The Telegraph stated that a Catholic cardinal had referred to the unit as "a horde of savages, some of them simply brigands, burglars and thieves."
Nike has since apologized for the St. Patrick's Day "unofficial" naming of the sneakers, reported Gawker , which said black and tan was the color of the force's uniforms.
Boyd, though, told NPR it goes beyond the name.
"It's how the Americans view Saint Patrick's Day and view Irish culture and history," he said.
By releasing beer-themed sneakers and connecting it to St. Patrick's Day, Boyd said, people are saying "the only way to celebrate a national holiday of a country with a very rich culture and a very rich history and literature, et cetera, is to pour massive amounts of alcohol down your body."

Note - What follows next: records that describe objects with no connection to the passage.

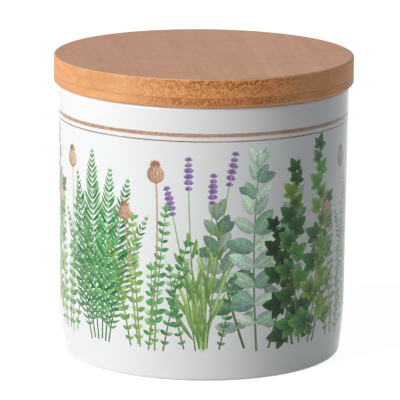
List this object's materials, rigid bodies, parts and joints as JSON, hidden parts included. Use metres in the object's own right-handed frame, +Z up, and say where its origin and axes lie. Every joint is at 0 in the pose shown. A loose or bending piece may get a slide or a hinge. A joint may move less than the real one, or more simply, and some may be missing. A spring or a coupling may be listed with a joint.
{
  "type": "storage jar with lid",
  "caption": "Round straight-sided porcelain storage jar with a turned bamboo lid that lifts off and a ring seal on the lid's plug.",
  "frame": {"origin": "centre of the foot, on the surface that the jar stands on", "axes": "+Z up along the jar's axis, -Y towards the viewer, +X to the viewer's right"},
  "size_m": [0.1032, 0.1032, 0.1038],
  "materials": {
    "porcelain": "gloss glaze",
    "silicone": "matt, translucent white",
    "bamboo": "satin oil"
  },
  "bodies": {
    "jar": {"jar_body": "porcelain"},
    "seal": {"seal_ring": "silicone"},
    "lid": {"top_strip_1": "bamboo", "top_strip_2": "bamboo", "top_strip_3": "bamboo", "top_strip_4": "bamboo", "top_strip_5": "bamboo", "top_strip_6": "bamboo", "middle_strip_1": "bamboo", "middle_strip_2": "bamboo", "middle_strip_3": "bamboo", "middle_strip_4": "bamboo", "middle_strip_5": "bamboo", "middle_strip_6": "bamboo", "plug_strip_1": "bamboo", "plug_strip_2": "bamboo", "plug_strip_3": "bamboo", "plug_strip_4": "bamboo", "plug_strip_5": "bamboo"}
  },
  "joints": [
    {"name": "lid_lift", "type": "slide", "parent": "jar", "child": "seal", "axis": [0, 0, 1], "range_m": [0, 0.08]},
    {"name": "lid_turn", "type": "hinge", "parent": "seal", "child": "lid", "pos_m": [0, 0, 0.094], "axis": [0, 0, 1], "continuous": true}
  ]
}
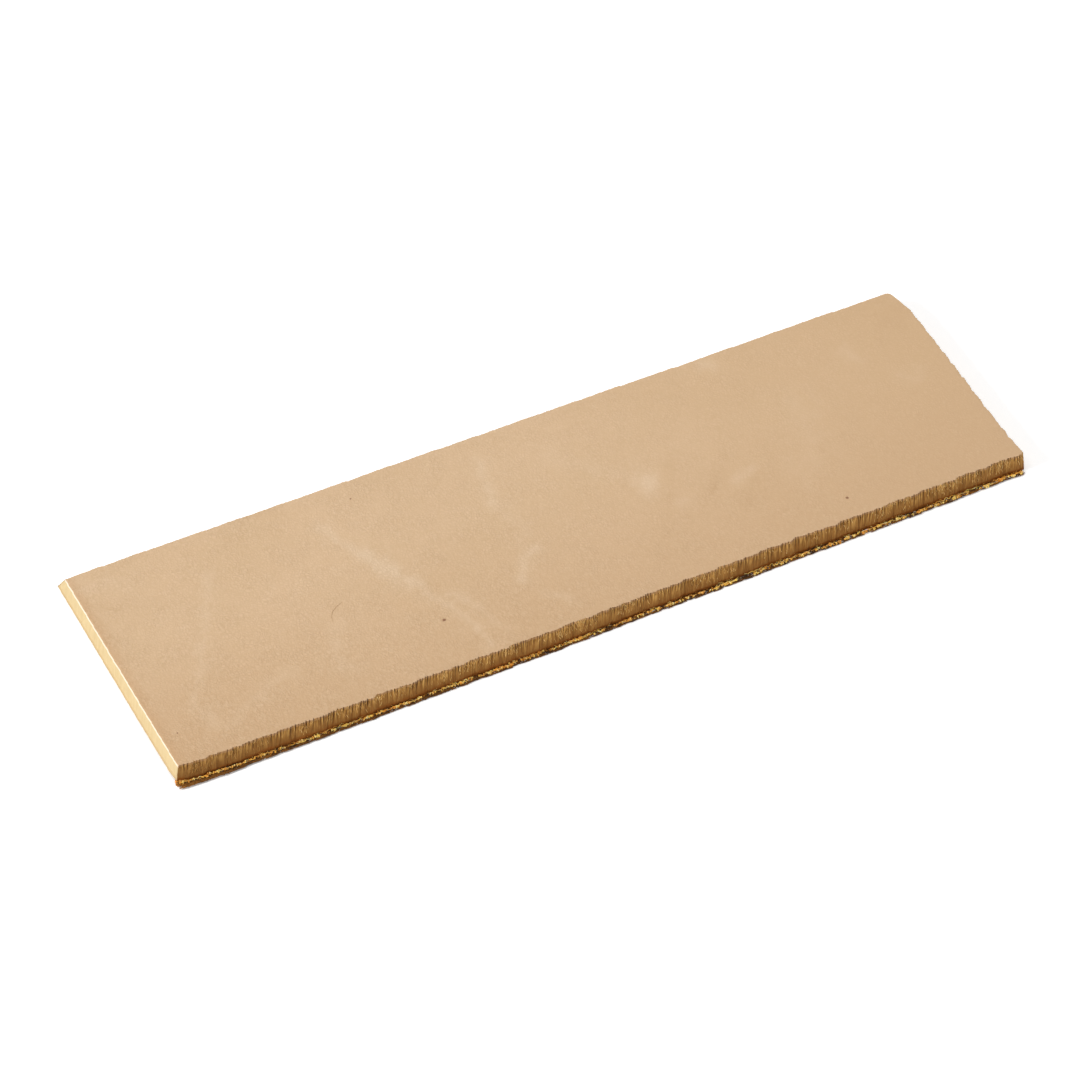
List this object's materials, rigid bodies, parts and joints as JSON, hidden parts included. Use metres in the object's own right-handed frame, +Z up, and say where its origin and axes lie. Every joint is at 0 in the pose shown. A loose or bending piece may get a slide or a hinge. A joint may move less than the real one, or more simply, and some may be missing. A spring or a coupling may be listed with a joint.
{
  "type": "leather strop strip",
  "caption": "Flat rectangular strip of thick vegetable-tanned leather, smooth side up, that a carving blade is drawn along to polish its edge.",
  "frame": {"origin": "centre of the underside, the flesh side that the strip lies on", "axes": "+X along the length, +Y across the width towards the slanted long side, +Z up towards the smooth grain side"},
  "size_m": [0.176, 0.0558, 0.0052],
  "materials": {
    "flesh_leather": "rough fibrous nap",
    "corium_leather": "raw cut fibre, matte",
    "grain_leather": "smooth undyed grain, matte"
  },
  "bodies": {
    "root": {"flesh_layer": "flesh_leather", "corium_layer": "corium_leather", "grain_layer": "grain_leather"}
  },
  "joints": []
}
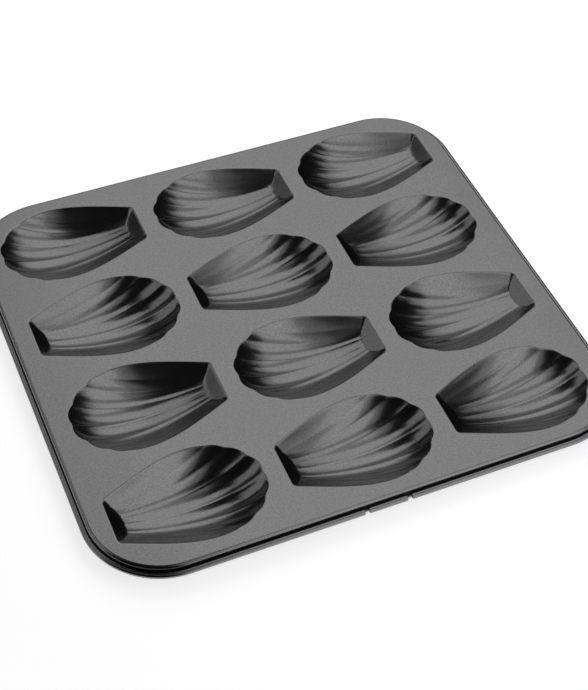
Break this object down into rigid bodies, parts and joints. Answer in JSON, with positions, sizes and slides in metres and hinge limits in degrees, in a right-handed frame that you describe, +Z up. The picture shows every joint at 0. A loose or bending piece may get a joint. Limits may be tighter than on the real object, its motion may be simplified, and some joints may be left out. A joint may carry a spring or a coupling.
{
  "type": "madeleine pan",
  "caption": "Flat baking pan pressed from coated steel sheet, with fluted shell-shaped cups in rows turned end for end, a short skirt and a rolled, notched edge.",
  "frame": {"origin": "on the surface that the cups stand on, below the middle of the pan", "axes": "+X along the longer side of the pan, along the cups, +Y from the front row to the back row, +Z up"},
  "size_m": [0.2854, 0.2656, 0.013],
  "materials": {
    "coating": "semi-gloss dark grey non-stick coating"
  },
  "bodies": {
    "root": {"deck": "coating", "skirt": "coating", "rolled_edge_left": "coating", "rolled_edge_right": "coating", "rolled_edge_front": "coating", "rolled_edge_back": "coating", "shell_cup_a1": "coating", "shell_cup_a2": "coating", "shell_cup_a3": "coating", "shell_cup_b1": "coating", "shell_cup_b2": "coating", "shell_cup_b3": "coating", "shell_cup_c1": "coating", "shell_cup_c2": "coating", "shell_cup_c3": "coating", "shell_cup_d1": "coating", "shell_cup_d2": "coating", "shell_cup_d3": "coating"}
  },
  "joints": []
}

This isn't the first such goof, the Irish Times stated. Popular ice cream maker Ben & Jerry's released a "Black and Tan" flavor in 2006 then apologized.
A company spokesman at the time, the Times reported, stated that the reference to the British Army unit was not the intention of the company "built on the philosophies of peace and leave."
Nike's error drew criticism from Ciaran Staunton, president of the US-based Irish Lobby for Immigration Reform.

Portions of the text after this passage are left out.